• PROVIDED MATERIAL
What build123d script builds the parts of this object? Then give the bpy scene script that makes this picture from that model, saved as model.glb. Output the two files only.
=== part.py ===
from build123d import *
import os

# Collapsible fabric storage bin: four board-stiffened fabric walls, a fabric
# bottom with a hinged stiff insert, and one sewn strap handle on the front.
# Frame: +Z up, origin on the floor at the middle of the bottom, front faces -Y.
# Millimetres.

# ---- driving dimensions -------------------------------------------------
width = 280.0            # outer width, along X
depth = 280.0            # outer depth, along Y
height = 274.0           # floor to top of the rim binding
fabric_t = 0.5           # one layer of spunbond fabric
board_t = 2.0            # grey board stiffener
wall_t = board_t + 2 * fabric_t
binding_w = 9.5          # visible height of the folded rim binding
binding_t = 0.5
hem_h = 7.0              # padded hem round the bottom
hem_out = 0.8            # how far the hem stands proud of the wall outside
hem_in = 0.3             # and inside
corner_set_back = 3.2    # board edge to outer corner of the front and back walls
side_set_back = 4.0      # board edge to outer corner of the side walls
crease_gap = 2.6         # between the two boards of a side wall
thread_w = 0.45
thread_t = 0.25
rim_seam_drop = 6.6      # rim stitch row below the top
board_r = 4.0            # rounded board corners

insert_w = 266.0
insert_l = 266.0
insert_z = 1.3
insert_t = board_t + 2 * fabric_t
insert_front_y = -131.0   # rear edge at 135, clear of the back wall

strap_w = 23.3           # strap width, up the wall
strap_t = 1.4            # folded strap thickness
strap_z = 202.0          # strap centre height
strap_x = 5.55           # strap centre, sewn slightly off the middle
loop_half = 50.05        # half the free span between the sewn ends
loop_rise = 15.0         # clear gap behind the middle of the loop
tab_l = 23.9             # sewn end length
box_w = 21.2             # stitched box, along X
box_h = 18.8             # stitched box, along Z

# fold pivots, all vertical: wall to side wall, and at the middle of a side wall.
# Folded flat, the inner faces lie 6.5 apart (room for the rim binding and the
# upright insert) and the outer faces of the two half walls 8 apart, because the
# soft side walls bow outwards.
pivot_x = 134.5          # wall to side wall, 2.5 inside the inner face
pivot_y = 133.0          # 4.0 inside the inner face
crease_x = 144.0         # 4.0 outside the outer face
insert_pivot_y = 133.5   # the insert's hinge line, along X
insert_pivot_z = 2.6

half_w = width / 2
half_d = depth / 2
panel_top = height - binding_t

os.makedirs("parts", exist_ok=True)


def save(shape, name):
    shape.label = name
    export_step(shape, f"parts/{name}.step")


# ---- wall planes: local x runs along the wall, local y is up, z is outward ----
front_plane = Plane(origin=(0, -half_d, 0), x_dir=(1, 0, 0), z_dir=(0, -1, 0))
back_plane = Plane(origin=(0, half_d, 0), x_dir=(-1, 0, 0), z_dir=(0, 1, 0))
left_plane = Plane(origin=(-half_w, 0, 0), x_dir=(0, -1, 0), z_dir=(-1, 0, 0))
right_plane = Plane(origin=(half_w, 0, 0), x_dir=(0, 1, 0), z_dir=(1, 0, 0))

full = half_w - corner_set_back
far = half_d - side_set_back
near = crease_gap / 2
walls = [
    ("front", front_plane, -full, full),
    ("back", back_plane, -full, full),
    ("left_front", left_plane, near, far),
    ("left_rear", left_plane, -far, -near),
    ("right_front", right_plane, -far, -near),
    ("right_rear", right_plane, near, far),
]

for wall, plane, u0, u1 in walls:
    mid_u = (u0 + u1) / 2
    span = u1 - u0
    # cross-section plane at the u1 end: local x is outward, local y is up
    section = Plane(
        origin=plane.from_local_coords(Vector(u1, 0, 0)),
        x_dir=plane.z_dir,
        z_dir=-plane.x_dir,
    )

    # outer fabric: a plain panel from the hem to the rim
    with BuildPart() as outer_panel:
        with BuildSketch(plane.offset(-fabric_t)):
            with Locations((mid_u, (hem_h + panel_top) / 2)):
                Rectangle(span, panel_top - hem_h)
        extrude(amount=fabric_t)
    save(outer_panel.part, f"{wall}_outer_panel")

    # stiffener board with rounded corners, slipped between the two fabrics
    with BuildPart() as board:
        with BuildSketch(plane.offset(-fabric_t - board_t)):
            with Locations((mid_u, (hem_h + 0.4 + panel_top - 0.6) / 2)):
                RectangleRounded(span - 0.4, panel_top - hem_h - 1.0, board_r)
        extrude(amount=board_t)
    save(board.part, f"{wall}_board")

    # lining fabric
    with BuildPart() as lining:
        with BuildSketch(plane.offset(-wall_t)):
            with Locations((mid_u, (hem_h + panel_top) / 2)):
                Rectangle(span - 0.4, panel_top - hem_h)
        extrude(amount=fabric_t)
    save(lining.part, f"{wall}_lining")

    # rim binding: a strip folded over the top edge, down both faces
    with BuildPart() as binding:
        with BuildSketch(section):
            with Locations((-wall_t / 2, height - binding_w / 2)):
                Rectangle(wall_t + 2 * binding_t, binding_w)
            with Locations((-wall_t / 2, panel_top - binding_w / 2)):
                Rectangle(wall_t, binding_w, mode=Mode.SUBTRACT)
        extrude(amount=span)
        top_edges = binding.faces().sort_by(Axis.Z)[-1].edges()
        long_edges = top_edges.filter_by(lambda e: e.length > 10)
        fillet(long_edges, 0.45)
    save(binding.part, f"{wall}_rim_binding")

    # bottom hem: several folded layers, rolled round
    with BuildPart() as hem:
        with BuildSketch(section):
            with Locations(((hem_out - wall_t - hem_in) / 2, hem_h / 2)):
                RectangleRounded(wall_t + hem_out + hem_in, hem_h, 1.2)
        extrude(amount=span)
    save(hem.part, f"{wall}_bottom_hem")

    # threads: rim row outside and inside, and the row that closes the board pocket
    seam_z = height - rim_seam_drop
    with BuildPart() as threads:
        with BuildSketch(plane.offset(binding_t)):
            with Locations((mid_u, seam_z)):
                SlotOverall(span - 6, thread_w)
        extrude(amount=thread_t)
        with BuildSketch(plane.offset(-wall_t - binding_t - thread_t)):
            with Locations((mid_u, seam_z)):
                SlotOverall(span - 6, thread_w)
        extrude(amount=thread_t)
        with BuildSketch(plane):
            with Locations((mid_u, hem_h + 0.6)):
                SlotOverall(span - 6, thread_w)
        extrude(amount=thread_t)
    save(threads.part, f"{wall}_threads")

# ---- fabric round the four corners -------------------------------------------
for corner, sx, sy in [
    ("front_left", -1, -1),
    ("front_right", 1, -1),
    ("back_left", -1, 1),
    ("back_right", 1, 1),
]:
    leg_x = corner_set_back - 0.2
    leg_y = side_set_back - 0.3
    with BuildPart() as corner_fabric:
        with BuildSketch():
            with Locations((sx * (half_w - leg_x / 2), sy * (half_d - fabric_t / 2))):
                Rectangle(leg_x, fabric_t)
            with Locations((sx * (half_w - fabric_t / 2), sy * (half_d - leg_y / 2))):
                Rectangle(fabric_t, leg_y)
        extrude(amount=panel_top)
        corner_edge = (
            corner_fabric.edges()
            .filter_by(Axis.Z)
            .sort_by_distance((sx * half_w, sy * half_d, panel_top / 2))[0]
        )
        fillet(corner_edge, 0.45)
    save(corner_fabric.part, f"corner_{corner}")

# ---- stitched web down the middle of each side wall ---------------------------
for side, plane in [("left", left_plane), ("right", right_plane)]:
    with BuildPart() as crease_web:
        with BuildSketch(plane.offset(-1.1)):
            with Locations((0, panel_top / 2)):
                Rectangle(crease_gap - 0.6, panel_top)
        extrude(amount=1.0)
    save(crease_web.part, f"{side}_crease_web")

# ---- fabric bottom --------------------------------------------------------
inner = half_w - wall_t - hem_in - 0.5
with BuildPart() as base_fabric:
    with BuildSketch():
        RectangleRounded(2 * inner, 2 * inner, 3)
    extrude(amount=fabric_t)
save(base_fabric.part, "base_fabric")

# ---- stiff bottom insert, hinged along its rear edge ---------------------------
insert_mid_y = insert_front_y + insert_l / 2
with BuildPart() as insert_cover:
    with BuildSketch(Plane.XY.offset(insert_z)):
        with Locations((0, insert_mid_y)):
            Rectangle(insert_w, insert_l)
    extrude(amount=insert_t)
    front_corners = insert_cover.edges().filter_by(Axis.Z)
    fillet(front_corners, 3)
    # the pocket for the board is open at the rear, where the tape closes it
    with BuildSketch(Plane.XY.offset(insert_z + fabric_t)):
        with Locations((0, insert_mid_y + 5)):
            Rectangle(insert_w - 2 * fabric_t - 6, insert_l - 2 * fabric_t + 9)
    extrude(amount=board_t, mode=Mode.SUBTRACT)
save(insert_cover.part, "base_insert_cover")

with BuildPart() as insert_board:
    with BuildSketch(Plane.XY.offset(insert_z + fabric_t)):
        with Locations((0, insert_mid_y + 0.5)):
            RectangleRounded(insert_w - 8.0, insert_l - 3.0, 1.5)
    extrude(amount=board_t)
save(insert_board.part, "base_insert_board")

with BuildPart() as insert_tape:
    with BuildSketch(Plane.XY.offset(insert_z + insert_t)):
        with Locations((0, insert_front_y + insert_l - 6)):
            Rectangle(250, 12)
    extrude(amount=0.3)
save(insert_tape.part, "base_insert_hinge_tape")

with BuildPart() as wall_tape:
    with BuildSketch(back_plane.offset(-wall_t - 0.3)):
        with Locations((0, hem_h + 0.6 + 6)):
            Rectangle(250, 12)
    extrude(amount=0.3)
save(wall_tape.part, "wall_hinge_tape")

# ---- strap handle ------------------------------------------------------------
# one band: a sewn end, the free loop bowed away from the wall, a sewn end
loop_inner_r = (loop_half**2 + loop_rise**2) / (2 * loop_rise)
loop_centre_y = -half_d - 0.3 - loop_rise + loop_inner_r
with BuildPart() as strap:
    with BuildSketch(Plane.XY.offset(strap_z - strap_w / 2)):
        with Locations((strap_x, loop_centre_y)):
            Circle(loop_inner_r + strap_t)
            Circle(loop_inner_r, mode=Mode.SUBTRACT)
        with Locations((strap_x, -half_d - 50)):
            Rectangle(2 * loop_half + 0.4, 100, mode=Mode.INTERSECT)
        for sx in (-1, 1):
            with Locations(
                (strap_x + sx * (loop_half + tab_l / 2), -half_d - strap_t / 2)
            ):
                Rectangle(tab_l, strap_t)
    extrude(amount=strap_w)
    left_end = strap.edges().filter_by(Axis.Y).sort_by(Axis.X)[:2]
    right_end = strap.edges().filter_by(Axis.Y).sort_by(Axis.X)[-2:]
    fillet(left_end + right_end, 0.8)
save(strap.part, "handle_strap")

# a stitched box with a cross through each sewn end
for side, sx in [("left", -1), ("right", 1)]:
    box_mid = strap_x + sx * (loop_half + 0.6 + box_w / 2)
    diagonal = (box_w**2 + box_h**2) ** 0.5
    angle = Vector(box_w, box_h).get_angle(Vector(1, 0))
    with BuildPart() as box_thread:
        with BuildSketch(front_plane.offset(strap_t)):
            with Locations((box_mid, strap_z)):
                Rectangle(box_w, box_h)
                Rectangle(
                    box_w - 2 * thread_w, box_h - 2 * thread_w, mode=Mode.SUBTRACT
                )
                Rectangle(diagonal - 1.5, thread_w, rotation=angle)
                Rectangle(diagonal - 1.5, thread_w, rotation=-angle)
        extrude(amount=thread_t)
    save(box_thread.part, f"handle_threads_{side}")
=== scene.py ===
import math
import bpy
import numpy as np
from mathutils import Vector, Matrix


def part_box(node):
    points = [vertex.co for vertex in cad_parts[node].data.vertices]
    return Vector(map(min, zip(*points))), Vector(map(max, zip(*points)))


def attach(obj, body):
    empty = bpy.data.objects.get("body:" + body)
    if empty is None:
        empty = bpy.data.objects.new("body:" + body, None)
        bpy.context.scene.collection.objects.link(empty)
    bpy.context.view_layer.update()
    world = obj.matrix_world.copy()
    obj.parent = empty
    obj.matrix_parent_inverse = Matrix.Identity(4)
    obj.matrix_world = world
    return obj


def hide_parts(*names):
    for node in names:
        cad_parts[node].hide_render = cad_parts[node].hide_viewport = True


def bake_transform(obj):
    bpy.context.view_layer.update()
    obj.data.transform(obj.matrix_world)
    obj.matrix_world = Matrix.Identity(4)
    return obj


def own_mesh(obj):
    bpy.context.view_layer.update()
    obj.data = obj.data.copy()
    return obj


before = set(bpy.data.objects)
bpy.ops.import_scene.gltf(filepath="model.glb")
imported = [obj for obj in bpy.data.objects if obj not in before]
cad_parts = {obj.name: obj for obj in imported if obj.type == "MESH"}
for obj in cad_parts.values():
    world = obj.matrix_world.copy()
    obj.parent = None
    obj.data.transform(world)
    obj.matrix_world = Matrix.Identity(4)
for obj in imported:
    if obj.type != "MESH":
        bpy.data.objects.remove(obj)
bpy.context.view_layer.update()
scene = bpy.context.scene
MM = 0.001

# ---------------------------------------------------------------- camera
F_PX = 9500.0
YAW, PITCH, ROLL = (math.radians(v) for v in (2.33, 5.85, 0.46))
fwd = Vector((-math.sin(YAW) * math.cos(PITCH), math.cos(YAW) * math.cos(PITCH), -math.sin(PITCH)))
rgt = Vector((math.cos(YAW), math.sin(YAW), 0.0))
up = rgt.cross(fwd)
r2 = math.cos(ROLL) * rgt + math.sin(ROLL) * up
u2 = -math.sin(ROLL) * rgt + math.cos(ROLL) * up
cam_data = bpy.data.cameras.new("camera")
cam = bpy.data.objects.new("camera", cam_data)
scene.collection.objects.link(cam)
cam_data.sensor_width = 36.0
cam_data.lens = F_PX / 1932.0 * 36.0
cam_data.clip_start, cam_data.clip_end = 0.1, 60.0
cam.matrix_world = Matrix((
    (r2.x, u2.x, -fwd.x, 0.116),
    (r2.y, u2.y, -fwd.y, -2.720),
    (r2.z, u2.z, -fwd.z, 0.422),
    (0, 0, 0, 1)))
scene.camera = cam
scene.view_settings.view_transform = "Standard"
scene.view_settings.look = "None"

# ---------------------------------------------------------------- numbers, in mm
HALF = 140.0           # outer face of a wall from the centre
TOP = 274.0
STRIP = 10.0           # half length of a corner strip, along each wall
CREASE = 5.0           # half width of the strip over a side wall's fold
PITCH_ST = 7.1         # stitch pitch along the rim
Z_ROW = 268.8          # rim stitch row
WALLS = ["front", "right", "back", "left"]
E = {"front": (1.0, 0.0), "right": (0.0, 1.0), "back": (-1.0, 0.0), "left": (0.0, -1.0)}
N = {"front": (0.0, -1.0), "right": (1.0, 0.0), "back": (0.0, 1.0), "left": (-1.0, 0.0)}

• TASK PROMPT
Scan the listing above. Gather each line that contains the word "collection".

• TASK RESULT
        bpy.context.scene.collection.objects.link(empty)
scene.collection.objects.link(cam)